Alıntı Çizelgesi: bedrettin yazmış
Kürt hareketine karşı çıkarken onun kürt halkının iradesini de yansıttığını gözönünde tutmak lazım. HKP bu konuda çok sert bir tavır alması size göre doğru mu? Kürt hareketinin emperyalizme ve AKP'ye karşı tavır almamasını eleştireceğiz, burada bence bir yanlışlık yok. Ancak konuyu bununla sınırlamak doğru mu? Sonuçta demokratik hakları için mücadele eden bir toplum kesimi var ortada.

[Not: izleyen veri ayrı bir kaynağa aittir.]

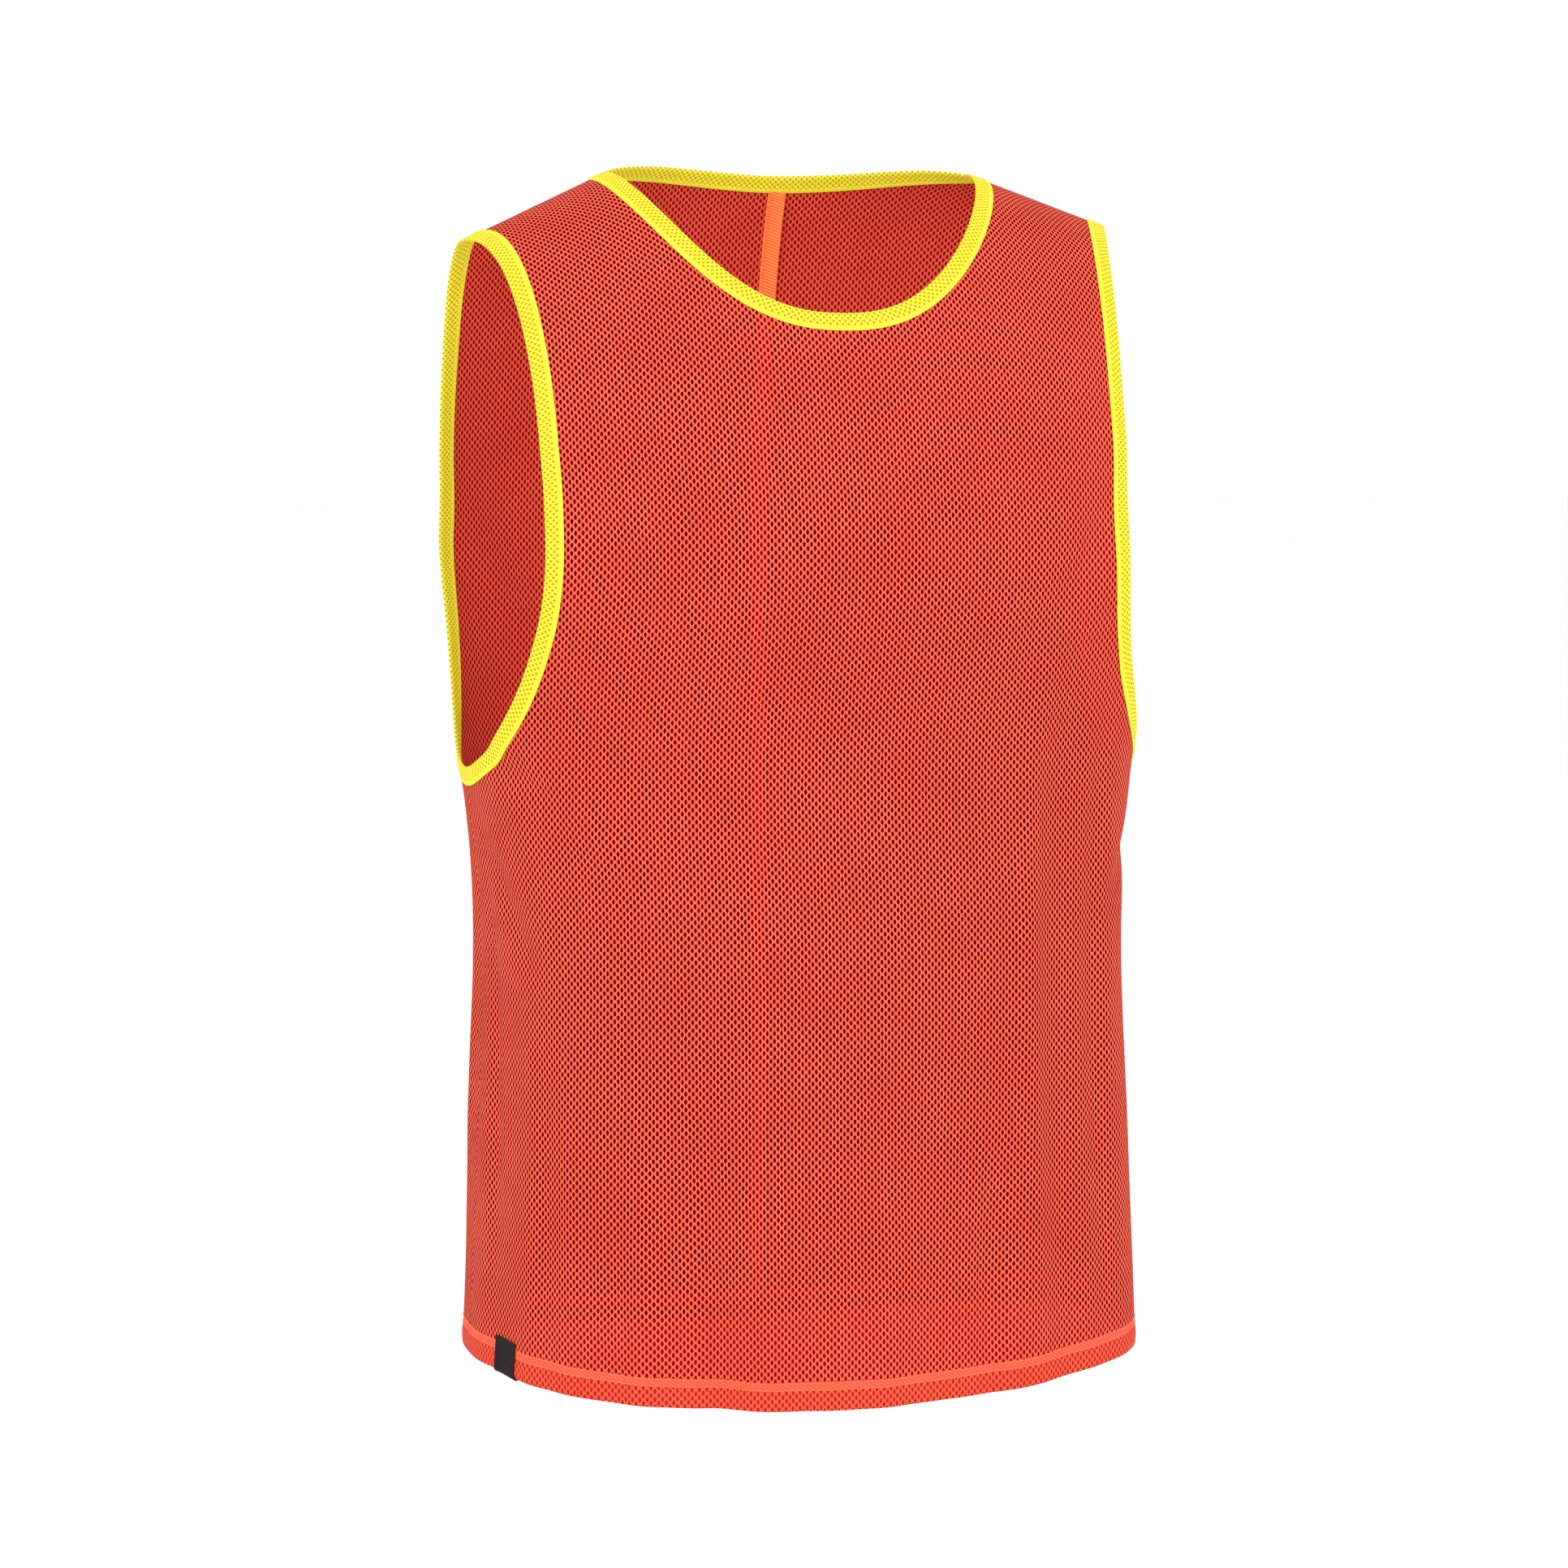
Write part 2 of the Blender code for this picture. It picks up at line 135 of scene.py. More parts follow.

Yıllarca acı çekmişler, her türlü şiddetle karşı karşıya kalmışlar. Kürt hareketi bu tepkinin de ortaya çıkardığı bir hareket. Bana öyle geliyor ki, hem İp ve hem de HKP bu konuda biraz aşırıya kaçıyor.
Güzel bir konuya dikkat çekmişsin ancak tahlilin işin görünen ve ezberlenen kısmıdır.
HKP'nin Kürt ulusal mücadelesinin kendisine karşı değil, şu anda buna "sözde" önderlik yapan ekip ile sorunu var. Lakin bunu biz değil, Kürdistan'ı ziyaret eden ve oradaki halk ile görüşen arkadaşlarımız aktarıyor. Gerek ABD, gerek AB emperyalizmi ile ilişkiler, AKP ve dolayısıyla Türkiye finans-kapitaline bağlılık ve söylenenin aksine demorkatik cumhuriyet için değil, finans-kapitalist Kürdistan için çabalama bizim eleştirilerimizin kaynağıdır. Ayrıca HDP'deki örgütler, "resmi tarih" anlayışını yıkmak adına kendileri bir tarih uyduruyor. Anadolu'daki tarihin gidişi hakkında en ufak bir fikirleri bile yok ya da oryantalist, şovenist tarihçilerin gözünden olaylara bakıyorlar ve karşı-şovenist bir anlayış üretiyorlar. PKK ve HDP bileşenleri, artık post-modernist bir hareketlerdir. Marksizm-Leninizm'i pratik olarak da reddetmişlerdir. Bu yüzden onlara karşı bir CHP, bir MHP, bir AKP kadar mücadele etmek gereklidir.
Bunların dışında, HKP Kürt ulusunun varlığını tanıdığı gibi, "Kürt ulusunun komünistleri sadece partimizdedir" diyerek diğer gruplarda bulunan Kürt ulusundan insanların komünistliğini de sorgulayacak kadar cesurdur. Bize göre Kürt ulusunun proleterya partisi yoktur. Mevcut burjuva partilerine zorla yedeklenmiştir Kürt emekçileri. Dolayısıyla Türkiye'deki gruplar anarşisi (yani komünistlerin birleşememesi), Kürdistan'da ise komünistlerin partisinin olmaması sorunu vardır. Türkiye'deki grupların birkaç seksiyonu var burada, ancak onların programları da asgari anlamda dahi proleterya sosyalizminin programı değildir.
Ayrıca HKP, yıllarca Kürt halkının yaşadığı acıları Türk halkına duyurmak için çırpınmış insanları barındırmaktadır. Lice'de 1993'de "rambolar" tarafından köy basıldığında, yoldaşlarımız oraya gider. Daha bir çok olayda Kürt halkının derdi, şovenist duygularla boğulmaya çalışılan insanımıza aktarılır. Özellikle Taksim-Gezi direnişi sürecinde Lice'de kalekol inşaatı protestosunda katledilen Medeni Yıldırım'ın katledilmesi sonrasında, halkın bu katliamdaki trajik durumu anlaması için çaba harcamıştır. Sürekli olarak "halkların kardeşliği" vurgusu yapılmıştır. Tabii ki "etine göre budu". HKP'nin Kürt halkının mücadelesine yönelik desteği ve bilgisi mevcuttur. Ancak PKK'nın karşı-devrimci özü değişmedikçe, Türk ulusunun değerlerine yönelik saldırılara karşı şeriatçılarla, IŞİD'in Türkiye şubeleri ile mücadele edilmedikçe, kendilerine saygı duymayız.
İP'in tutumuna gelince, tamamen şovenist bir tutumları var Kürt sorunu konusunda. Tabii çıkara göre tutum geliştiyorlar, işlerine gelince Kürtler var, işlerine gelince yok. Bu konuda oportünist demek, oportünistlere hareket olur.